Hoje deparei com uma página
em branco esperando que uma união de caracteres lhe desse algum significado. Fez tremer. Não gosto de páginas em branco.
Elas me dão medo. Impotência do que não sei.
Não saber é uma
incongruência. Sempre não sabemos de algo. A velha máxima filosófica do “só sei
que nada sei” me parece injusta. Lembra-me o fato de que não lerei todos os
livros que gostaria, não conhecerei todos os lugares que sonhei, nem encenarei todas as peças que me fascinam.
Tanta ausência do que não
sei, sem saber. Ao invés de página em branco quero rascunho, feito a lápis.
Rizoma de experiências e lástimas que precisam vir a ser, virar ser. Tomar o
todo pela coisa e todos os vice-versa possíveis.
A página em branco é um
desafio. O palco vazio, sem luz, som, cenário e sem atores é página em branco.
Sem alma. Que grita e implora sua urgência de ser preenchida. É como ser
criador de coisa nenhuma, de vazios emocionais. É não ter nada pra dizer e
desembestar a falar do clima, do caos da cidade e do vício da corrupção.

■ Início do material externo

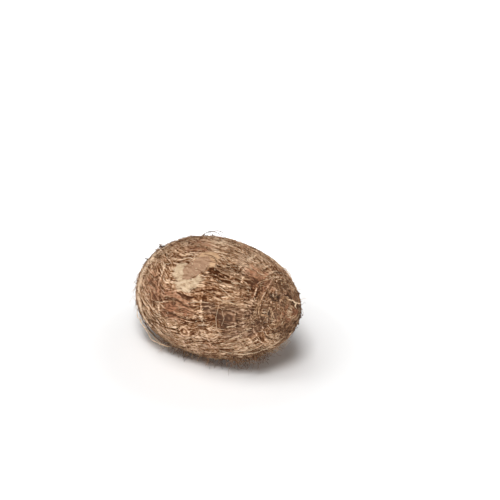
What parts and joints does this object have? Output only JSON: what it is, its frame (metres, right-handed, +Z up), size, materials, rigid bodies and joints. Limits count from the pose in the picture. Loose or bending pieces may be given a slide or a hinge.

Temendo ser o nada, escrevo.
Comprimo a ponta dos dedos nas teclas unindo pensamento e ação. Unindo palavra
e gesto e corpo e música vou descobrindo o espaço que ocupo. Sem mais ordem
cartesiana, do fim ao começo ao meio, brincando de ser. Fazendo sou poesia
concreta dispersa no vento.
O criador precisa viver e
estar presente. Ser atuante em suas escolhas, dentro e fora dos meios
escolhidos. A arte tem que pulsar em todos os sentidos e direções, formando um
fluxo espiral que envolve aspectos físicos, psicológicos, emocionais. Criar
somente no papel, na tela, no palco, também é estar página em branco. Criar é
ser pensamento, desejo, ação e reação, reflexo de sua consciência e crítica.